━━━━━ Recorded information

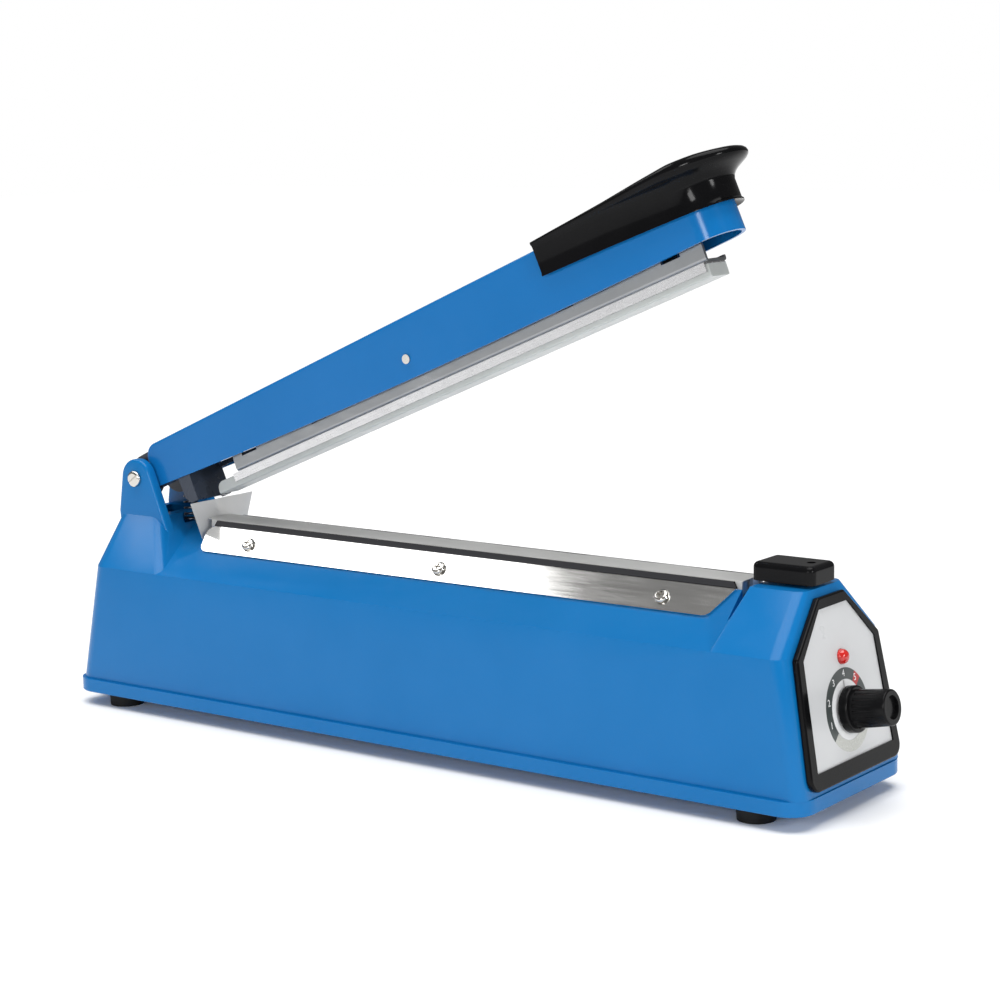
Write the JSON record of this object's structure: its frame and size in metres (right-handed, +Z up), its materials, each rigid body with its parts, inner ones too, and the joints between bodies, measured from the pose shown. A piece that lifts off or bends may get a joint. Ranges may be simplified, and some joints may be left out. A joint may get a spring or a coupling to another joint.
{
  "type": "impulse heat sealer",
  "caption": "Hand impulse sealer for plastic bags: a hinged arm with a sprung silicone press bar closes on a cloth-covered heating strip; a knob sets the sealing time.",
  "frame": {"origin": "under the middle of the whole machine, on the surface that it stands on", "axes": "+X runs from the hinge end to the control panel, +Z is up, and -Y is the side with the hinge pin's head"},
  "size_m": [0.34, 0.0708, 0.2135],
  "materials": {
    "blue_plastic": "smooth glossy blue",
    "black_plastic": "satin black",
    "foot_rubber": "soft black",
    "screw_steel": "zinc plated",
    "bar_aluminium": "milled",
    "insulation": "woven glass tape",
    "resistance_wire": "rolled ribbon",
    "ptfe_cloth": "thin waxy cloth",
    "plate_aluminium": "smooth satin",
    "label_film": "pale grey film",
    "red_lens": "clear red lens",
    "dark_plastic": "moulded",
    "nickel": "nickel plated",
    "knob_plastic": "fluted black",
    "switch_plastic": "smooth black",
    "button_plastic": "red button",
    "grommet_rubber": "soft black",
    "terminal_brass": "plain brass",
    "core_steel": "stacked laminations",
    "coil_tape": "yellow winding tape",
    "strap_steel": "zinc plated",
    "board_green": "green board",
    "component_plastic": "moulded components",
    "spring_steel": "dark spring wire",
    "bracket_steel": "dark blue-grey",
    "blue_paint": "glossy blue paint",
    "handle_plastic": "glossy black",
    "channel_steel": "plain grey",
    "rail_aluminium": "extruded",
    "silicone": "translucent grey"
  },
  "bodies": {
    "base": {"base_housing": "blue_plastic", "bottom_tray": "blue_plastic", "rubber_feet": "foot_rubber", "tray_screws": "screw_steel", "element_bar": "bar_aluminium", "insulation_tape": "insulation", "heating_wire": "resistance_wire", "ptfe_cover": "ptfe_cloth", "clamp_plate_near": "plate_aluminium", "clamp_plate_far": "plate_aluminium", "clamp_screws": "screw_steel", "control_bezel": "black_plastic", "control_label": "label_film", "indicator_lamp": "red_lens", "potentiometer": "dark_plastic", "potentiometer_nut": "nickel", "micro_switch": "dark_plastic", "cord_grommet": "grommet_rubber", "wire_terminals": "terminal_brass", "transformer_core": "core_steel", "transformer_coil": "coil_tape", "transformer_strap": "strap_steel", "timer_board": "board_green", "board_components": "component_plastic", "strap_screws": "screw_steel", "hinge_pin": "nickel", "hinge_clip": "spring_steel", "return_spring": "spring_steel"},
    "arm": {"arm_channel": "blue_paint", "hinge_bracket": "bracket_steel", "hinge_sleeve": "strap_steel", "guide_pin": "nickel", "arm_handle": "handle_plastic", "handle_screws": "screw_steel", "press_springs": "spring_steel"},
    "press_bar": {"press_channel": "channel_steel", "press_rail": "rail_aluminium", "silicone_strip": "silicone", "press_rivets": "rail_aluminium"},
    "knob": {"potentiometer_shaft": "bar_aluminium", "timer_knob": "knob_plastic"},
    "switch": {"switch_cap": "switch_plastic", "micro_switch_button": "button_plastic"}
  },
  "joints": [
    {"name": "arm_hinge", "type": "hinge", "parent": "base", "child": "arm", "pos_m": [-0.1508, 0, 0.087], "axis": [0, 1, 0], "range_deg": [0, 21.95], "stiffness_Nm_per_rad": 0.8, "springref_deg": -45.84, "deforming": ["return_spring"]},
    {"name": "press_slide", "type": "slide", "parent": "arm", "child": "press_bar", "axis": [-0.3738, 0, 0.9275], "range_m": [0, 0.0037], "deforming": ["press_springs"]},
    {"name": "knob_turn", "type": "hinge", "parent": "base", "child": "knob", "pos_m": [0.15118, 0, 0.0328], "axis": [0.9846, 0, 0.1749], "range_deg": [-135, 135]},
    {"name": "switch_press", "type": "slide", "parent": "base", "child": "switch", "axis": [0, 0, -1], "range_m": [0, 0.001], "stiffness_N_per_m": 800, "springref_m": -0.0015}
  ],
  "couplings": [
    {"joint": "press_slide", "follows": "arm_hinge", "m_per_rad": 0.0096}
  ]
}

━━━━━━━━━━

Copy every line above that includes the string "joints".

Write the JSON record of this object's structure: its frame and size in metres (right-handed, +Z up), its materials, each rigid body with its parts, inner ones too, and the joints between bodies, measured from the pose shown. A piece that lifts off or bends may get a joint. Ranges may be simplified, and some joints may be left out. A joint may get a spring or a coupling to another joint.
  "joints": [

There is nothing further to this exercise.